-------- Supplied information
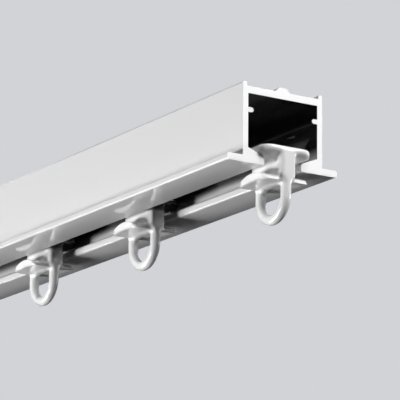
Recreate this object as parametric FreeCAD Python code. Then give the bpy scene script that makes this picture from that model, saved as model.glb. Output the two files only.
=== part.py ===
import FreeCAD, Part
import math
import os

# Curtain track for fixing to a ceiling: one extruded aluminium rail, open at the bottom, and
# the moulded plastic gliders that hang in it and carry the curtain hooks.
# X runs along the rail, Y across it and +Z up. The origin is the middle of the rail's length,
# on the plane of the three feet that bear on the ceiling. All sizes are in millimetres.

# Rail: cut length and fixing holes
rail_length = 200.0
screw_hole = 4.2
screw_spacing = 140.0

# Rail: section. Levels named "above" are measured up from the underside of the flanges.
body_width = 25.0
section_height = 21.85
wall = 1.6
web = 1.95
ear_width = 1.25
ear_rise = 1.15
foot_base = 4.75
foot_top = 2.2
foot_round = 0.6
rib_above = 14.3
rib = 1.3
rib_reach = 1.66
flange_width = 34.5
flange = 1.85
flange_round = 0.5
slot_width = 11.6
nose_above = 2.1
nose_round = 1.0
nose_low_round = 0.5
lip_root_above = 4.15

# Glider: head, the T plate that slides on the lips
glider_length = 14.9
head_bearing_width = 2.1
head_edge = 2.2
head_corner = 3.0
head_top_round = 1.25
head_low_round = 1.1
head_end_face = 1.55
head_end_relief = 1.6
head_relief_depth = 1.0
head_relief_round = 1.5
head_core_inset = 2.9
armpit_round = 1.3
glide_clearance = 0.3

# Glider: flat stem through the slot, and its shoulders where it narrows into the eye
stem_width = 4.65
shoulder_drop = 3.1
shoulder_fall = 0.5
shoulder_round = 0.4
shoulder_hollow = 1.1
shoulder_side_drop = 5.1
tongue_root_width = 2.4
tongue_width = 0.6
tongue_drop = 7.0
tongue_round = 0.25
tongue_cover = 0.12

# Glider: guard leaf under the slot, its top bowed along the rail
leaf_gap = 1.4
leaf = 2.3
leaf_length = 13.0
leaf_width = 14.1
leaf_bow = 11.6
leaf_under_bow = 41.0
leaf_corner = 1.3

# Glider: eye for the curtain hook, a U of round bar closed by the leaf
eye_width = 14.6
eye_bar = 2.8
eye_roof = 0.3
eye_rise = 3.1
eye_top_round = 2.2
eye_bar_root = 0.5

# Gliders along the rail: the first one's middle from the cut end at +X, then middle to middle
first_glider_inset = 4.4
second_glider_spacing = 65.0
third_glider_spacing = 57.2

# Levels and half sizes that follow from the sizes above
underside = -section_height
web_top = -ear_rise
web_low = web_top - web
half_body = body_width / 2
half_inside = half_body - wall
half_flange = flange_width / 2
half_slot = slot_width / 2
lip_slope = (lip_root_above - nose_above) / (half_inside - half_slot)
half_stem = stem_width / 2
half_head = half_slot + head_bearing_width
half_glider = glider_length / 2
half_eye = eye_width / 2
through = 2 * section_height
shortest_edge = 1e-6


def across(y, z):
    """A point of a section across the rail."""
    return FreeCAD.Vector(0, y, z)


def side_on(x, z):
    """A point of an outline seen from the side of the rail."""
    return FreeCAD.Vector(x, 0, z)


def in_plan(x, y):
    """A point of an outline seen from above."""
    return FreeCAD.Vector(x, y, 0)


def outline(corners, place):
    """Closed face through corners (a, b, radius), each rounded by its own arc."""
    points = [place(a, b) for a, b, radius in corners]
    pieces = []
    for i, (a, b, radius) in enumerate(corners):
        corner = points[i]
        back = (points[i - 1] - corner).normalize()
        ahead = (points[(i + 1) % len(points)] - corner).normalize()
        half_angle = back.getAngle(ahead) / 2
        reach = radius / math.tan(half_angle)
        middle = (back + ahead).normalize()
        nearest = radius / math.sin(half_angle) - radius
        pieces.append((corner + back * reach, corner + middle * nearest, corner + ahead * reach))
    edges = []
    for i, (start, middle, end) in enumerate(pieces):
        if (start - end).Length > shortest_edge:
            edges.append(Part.Arc(start, middle, end).toShape())
        following = pieces[(i + 1) % len(pieces)][0]
        if (following - end).Length > shortest_edge:
            edges.append(Part.LineSegment(end, following).toShape())
    return Part.Face(Part.Wire(edges))


def mirrored(half):
    """The corners of one half, then the same corners on the other side, back to the start."""
    return half + [(-a, b, radius) for a, b, radius in reversed(half)]


def prism(face, travel):
    """The face drawn out by equal amounts to both sides of its plane."""
    moved = face.copy()
    moved.translate(travel * -0.5)
    return moved.extrude(travel)


def upright(half_length, half_width, corner):
    """A tall block with four rounded upright edges, for trimming a form to its plan."""
    corners = [(half_length, half_width, corner), (half_length, -half_width, corner)]
    return prism(outline(mirrored(corners), in_plan), FreeCAD.Vector(0, 0, through))


def lip_level(y):
    """Height of the lip's sloping top above the flanges' underside, y from the middle."""
    return nose_above + (y - half_slot) * lip_slope


def rail_section():
    """The extruded section: web with feet, walls with ribs, flanges, and lips at the slot."""
    rib_low = underside + rib_above - rib / 2
    half = [
        (foot_top / 2, 0, foot_round),
        (foot_base / 2, web_top, foot_round),
        (half_body - ear_width, web_top, 0),
        (half_body - ear_width, 0, ear_width / 2),
        (half_body, 0, ear_width / 2),
        (half_body, underside + flange, 0),
        (half_flange, underside + flange, flange_round),
        (half_flange, underside, flange_round),
        (half_slot, underside, nose_low_round),
        (half_slot, underside + nose_above, nose_round),
        (half_inside, underside + lip_root_above, 0),
        (half_inside, rib_low, 0),
        (half_inside - rib_reach, rib_low, rib / 2),
        (half_inside - rib_reach, rib_low + rib, rib / 2),
        (half_inside, rib_low + rib, 0),
        (half_inside, web_low, 0),
    ]
    return outline(mirrored(half), across)


def make_rail():
    """The section drawn out to the rail's length, with screw holes through web and foot."""
    rail = prism(rail_section(), FreeCAD.Vector(rail_length, 0, 0))
    for side in (-1, 1):
        start = FreeCAD.Vector(side * screw_spacing / 2, 0, web_low - web)
        rail = rail.cut(Part.makeCylinder(screw_hole / 2, -start.z + web, start))
    return rail


def make_head(head_top):
    """T plate with a bevelled underside parallel to the lips, rounded into the stem."""
    head_low = lip_level(half_head) + glide_clearance
    pit = lip_level(half_stem) + glide_clearance
    stub_low = -leaf_gap
    half = [
        (half_head, head_top, head_top_round),
        (half_head, head_low, head_low_round),
        (half_stem, pit, armpit_round),
        (half_stem, stub_low, 0),
    ]
    head = prism(outline(mirrored(half), across), FreeCAD.Vector(glider_length, 0, 0))
    relief_top = head_top - head_end_face
    side = outline(
        mirrored([
            (half_glider, head_top, 0),
            (half_glider, relief_top, 0),
            (half_glider - head_end_relief, relief_top - head_relief_depth, head_relief_round),
            (half_glider - head_core_inset, stub_low, 0),
        ]),
        side_on,
    )
    head = head.common(prism(side, FreeCAD.Vector(0, through, 0)))
    return head.common(upright(half_glider, half_head, head_corner))


def make_stem(head_top, eye_top, eye_centre):
    """Flat stem that narrows at its shoulders into a tongue down each side of the eye."""
    half = [
        (half_stem, head_top, 0),
        (half_stem, -shoulder_drop, shoulder_round),
        (tongue_root_width / 2, -shoulder_drop - shoulder_fall, shoulder_hollow),
        (tongue_width / 2, -tongue_drop, tongue_round),
    ]
    stem = prism(outline(mirrored(half), across), FreeCAD.Vector(glider_length, 0, 0))
    side = outline(
        mirrored([
            (half_glider, head_top, 0),
            (half_glider, -shoulder_drop, 0),
            (half_eye, -shoulder_side_drop, 0),
            (half_eye, eye_centre - half_eye, half_eye),
        ]),
        side_on,
    )
    inner = half_eye - eye_bar + tongue_cover
    hole = outline(
        mirrored([
            (inner, eye_top, eye_top_round),
            (inner, eye_centre - inner, inner),
        ]),
        side_on,
    )
    stem = stem.common(prism(side, FreeCAD.Vector(0, through, 0)))
    return stem.cut(prism(hole, FreeCAD.Vector(0, through, 0)))


def make_leaf():
    """Guard leaf: thick in the middle and thin at its ends, with rounded corners."""
    crown = -leaf_gap
    half_length = leaf_length / 2
    end_top = crown - leaf_bow + math.sqrt(leaf_bow ** 2 - half_length ** 2)
    low = crown - leaf
    end_low = low - leaf_under_bow + math.sqrt(leaf_under_bow ** 2 - half_length ** 2)
    top = Part.Arc(side_on(-half_length, end_top), side_on(0, crown), side_on(half_length, end_top))
    under = Part.Arc(side_on(half_length, end_low), side_on(0, low), side_on(-half_length, end_low))
    right = Part.LineSegment(side_on(half_length, end_top), side_on(half_length, end_low))
    left = Part.LineSegment(side_on(-half_length, end_low), side_on(-half_length, end_top))
    face = Part.Face(Part.Wire([edge.toShape() for edge in (top, right, under, left)]))
    blank = prism(face, FreeCAD.Vector(0, leaf_width, 0))
    return blank.common(upright(half_length, leaf_width / 2, leaf_corner))


def make_eye(eye_top, eye_centre):
    """Round bar bent into a U: down out of the leaf, half a turn under the hole, and up again."""
    reach = half_eye - eye_bar / 2
    leg_top = eye_top + eye_roof + eye_bar_root
    left_top = side_on(-reach, leg_top)
    left_low = side_on(-reach, eye_centre)
    right_low = side_on(reach, eye_centre)
    right_top = side_on(reach, leg_top)
    path = Part.Wire([
        Part.LineSegment(left_top, left_low).toShape(),
        Part.Arc(left_low, side_on(0, eye_centre - reach), right_low).toShape(),
        Part.LineSegment(right_low, right_top).toShape(),
    ])
    section = Part.Wire(Part.makeCircle(eye_bar / 2, left_top))
    return path.makePipeShell([section], True, False)


def make_glider():
    """One moulded glider, with its middle over the origin and z = 0 at the flanges' underside."""
    head_top = lip_level(half_head) + glide_clearance + head_edge
    eye_top = -leaf_gap - leaf - eye_roof
    eye_centre = eye_top - eye_rise
    head = make_head(head_top)
    rest = [make_stem(head_top, eye_top, eye_centre), make_leaf(), make_eye(eye_top, eye_centre)]
    return head.fuse(rest).removeSplitter()


os.makedirs("parts", exist_ok=True)
make_rail().exportStep("parts/rail.step")

place = rail_length / 2 - first_glider_inset
glider = make_glider()
spacings = [0, second_glider_spacing, third_glider_spacing]
for number, spacing in enumerate(spacings, start=1):
    place -= spacing
    hung = glider.copy()
    hung.translate(FreeCAD.Vector(place, 0, underside))
    hung.exportStep("parts/glider_%d.step" % number)
    print("glider", number, "at", place, "solids", len(hung.Solids), "valid", hung.isValid())
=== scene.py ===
import math

import bmesh
import bpy
from mathutils import Matrix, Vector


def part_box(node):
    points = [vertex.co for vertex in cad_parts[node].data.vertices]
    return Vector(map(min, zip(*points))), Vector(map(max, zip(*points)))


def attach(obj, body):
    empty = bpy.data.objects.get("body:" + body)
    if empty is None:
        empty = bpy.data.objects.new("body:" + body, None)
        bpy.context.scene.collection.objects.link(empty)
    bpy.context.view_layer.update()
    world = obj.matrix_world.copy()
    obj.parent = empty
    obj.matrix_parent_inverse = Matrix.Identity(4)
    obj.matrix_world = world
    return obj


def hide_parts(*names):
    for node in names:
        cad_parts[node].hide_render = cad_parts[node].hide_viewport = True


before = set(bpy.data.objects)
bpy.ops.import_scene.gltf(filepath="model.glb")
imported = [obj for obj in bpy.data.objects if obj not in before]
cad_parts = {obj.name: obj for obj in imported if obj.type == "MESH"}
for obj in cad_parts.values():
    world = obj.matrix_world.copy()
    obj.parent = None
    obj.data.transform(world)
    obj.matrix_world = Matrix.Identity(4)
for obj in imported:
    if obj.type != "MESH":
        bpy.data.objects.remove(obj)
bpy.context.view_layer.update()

# Viewpoint: low and to one side of the cut end, looking up at the slot along the rail. The
# narrow field of view is that of a long lens, so the rail's edges run nearly parallel.
scene = bpy.context.scene
camera_place = (0.70004, -0.40391, -0.21450)
camera_azimuth = math.radians(57.76)
camera_elevation = math.radians(-14.27)
camera_roll = math.radians(0.618)
field_of_view = math.radians(7.987)

camera = bpy.data.objects.new("camera", bpy.data.cameras.new("camera"))
scene.collection.objects.link(camera)
camera.data.angle = field_of_view
camera.matrix_world = (
    Matrix.Translation(camera_place)
    @ Matrix.Rotation(camera_azimuth, 4, "Z")
    @ Matrix.Rotation(math.pi / 2 - camera_elevation, 4, "X")
    @ Matrix.Rotation(camera_roll, 4, "Z")
)
scene.camera = camera

# Rail: one extruded aluminium length, powder coated in gloss white and cut square. It bears on
# the ceiling with two ears and a foot, and screws go up through the foot. The inside of the
# channel gets no light to speak of, which a matt dark paint stands for.
mm = 0.001
rail_low, rail_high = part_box("rail")
underside = rail_low.z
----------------
◆ Directive: Transcribe precisely the lines between the one that contains "place = rail_length / 2 - first_glider_inset" and the one that contains "in imported if", counting those two lines as part of the range.

◆ Task output:
place = rail_length / 2 - first_glider_inset
glider = make_glider()
spacings = [0, second_glider_spacing, third_glider_spacing]
for number, spacing in enumerate(spacings, start=1):
    place -= spacing
    hung = glider.copy()
    hung.translate(FreeCAD.Vector(place, 0, underside))
    hung.exportStep("parts/glider_%d.step" % number)
    print("glider", number, "at", place, "solids", len(hung.Solids), "valid", hung.isValid())
=== scene.py ===
import math

import bmesh
import bpy
from mathutils import Matrix, Vector


def part_box(node):
    points = [vertex.co for vertex in cad_parts[node].data.vertices]
    return Vector(map(min, zip(*points))), Vector(map(max, zip(*points)))


def attach(obj, body):
    empty = bpy.data.objects.get("body:" + body)
    if empty is None:
        empty = bpy.data.objects.new("body:" + body, None)
        bpy.context.scene.collection.objects.link(empty)
    bpy.context.view_layer.update()
    world = obj.matrix_world.copy()
    obj.parent = empty
    obj.matrix_parent_inverse = Matrix.Identity(4)
    obj.matrix_world = world
    return obj


def hide_parts(*names):
    for node in names:
        cad_parts[node].hide_render = cad_parts[node].hide_viewport = True


before = set(bpy.data.objects)
bpy.ops.import_scene.gltf(filepath="model.glb")
imported = [obj for obj in bpy.data.objects if obj not in before]
cad_parts = {obj.name: obj for obj in imported if obj.type == "MESH"}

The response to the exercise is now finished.